The recent drop appears driven more by liquidity dynamics than a re-assessment of long-term fundamentals, which creates a predictable asymmetry: exhausted levered longs and AP-led ETF redemptions can clear within days, leaving a vacuum that favors sharp mean reversion once margin pressure abates. Expect the immediate path to be governed by position-squaring around key macro data days and option expiries rather than fresh fundamental demand shifts, so timing around those calendar events is higher-probability than trying to pick a price bottom. Miners and levered products should be treated as structural convex instruments in this environment — they amplify rebounds but also magnify liquidation on the way down. That means a small, well-timed exposure to miners can materially outperform spot bullion on a snapback, while buying spot through ETFs provides cleaner downside protection if the downside extends.

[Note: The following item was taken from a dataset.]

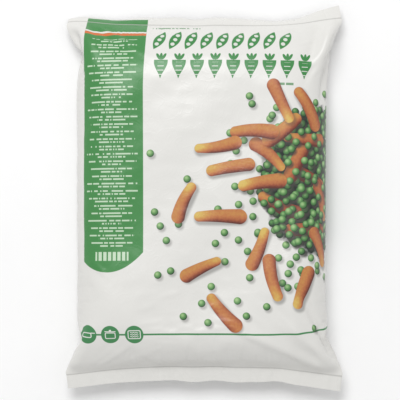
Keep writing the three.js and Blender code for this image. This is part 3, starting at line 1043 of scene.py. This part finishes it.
def pea_group(name, likely):
    """A group that lays one layer of peas, each whole and in its own cell."""

    def pea_at(paint, place, turn, shift, scale, jitter):
        turned = paint.mapping("POINT", place, turn, shift)
        middle, chances = paint.cells(turned, scale, jitter)
        centre = paint.mapping("TEXTURE", middle, turn, shift)
        return centre, chances[0] < likely(paint, centre), chances[1]

    def build(paint, place, *layout):
        cast = paint.vector("SUBTRACT", place, (*SHADOW_SHIFT, 0))
        centre, there, _ = pea_at(paint, cast, *layout)
        from_centre = paint.vector("DISTANCE", cast, centre)
        shade = paint.edge(from_centre, *(PEA_RADIUS + past for past in PEA_SHADOW)) * there
        centre, there, chance = pea_at(paint, place, *layout)
        local = paint.vector("SUBTRACT", place, centre)
        away = paint.vector("LENGTH", local) / PEA_RADIUS
        facing = paint.vector("DOT_PRODUCT", local, (*(PEA_FACING * k / PEA_RADIUS for k in PRINT_LIGHT), 0))
        from_glint = paint.vector("DISTANCE", local, (*(GLINT_PLACE * k for k in PRINT_LIGHT), 0))
        tone = facing + away * away * PEA_ROUND + chance * PEA_CHANCE
        tone = tone + paint.edge(from_glint, *GLINT_EDGE) * GLINT
        cover = within(paint, away, 1, PEA_SOFT) * there
        return cover, tone, shade * (1 - cover)

    return new_group(name, build, PEA_INPUTS, LAYER_OUTPUTS)


def carrot_places():
    """Place, heading, length, half-widths, bend and tone of each carrot, by the rule of a seed head."""
    random = np.random.default_rng(CARROT_SEED)
    start, spread = CARROT_SPREAD
    reach, further, furthest, width = CARROT_REACH
    carrots = []
    for number in range(CARROT_COUNT):
        angle = start + (number * GOLDEN + FIRST_TURN) % 1 * spread
        limit = reach + further * math.exp(-(((angle - furthest) / width) ** 2))
        radius = limit * ((number + FIRST_REACH) / CARROT_COUNT) ** REACH_POWER
        heading, length = random.uniform(0, 2 * math.pi), random.uniform(*CARROT_LENGTH)
        cosine, sine = math.cos(heading), math.sin(heading)
        carrots.append(
            {
                "Start across": HEAP_PLACE[0] + radius * math.cos(angle) - length / 2 * cosine,
                "Start along": HEAP_PLACE[1] + radius * math.sin(angle) - length / 2 * sine,
                "Cosine": cosine,
                "Sine": sine,
                "Facing": CARROT_FACING * (cosine * PRINT_LIGHT[1] - sine * PRINT_LIGHT[0]),
                "Length": length,
                "Thick": random.uniform(*CARROT_THICK),
                "Thin": random.uniform(*CARROT_THIN),
                "Bend": random.uniform(*CARROT_BEND),
                "Ripeness": random.uniform(*CARROT_RIPENESS),
                "reach": radius,
            }
        )
    return carrots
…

Cross-asset effects matter: if real yields soften or EM physical buying resumes, the reflation in gold will be accelerated; conversely, an abrupt risk-off that keeps real yields higher will extend pain for the commodity complex. Catalysts that would reverse the current flow dynamics include a coordinated retracement in US real yields, sizable ETF inflows from Asia, or evidence that forced selling has exhausted (net OI roll-over + declining liquidation volume). Tail risks that extend the drawdown are concentrated: a rapid, sticky rise in real rates, a liquidity squeeze in futures margins, or another leg of systematic deleveraging across commodity funds. Position sizing and option structures should therefore prioritize defined risk and trade around macro event windows rather than betting on a time-agnostic mean reversion.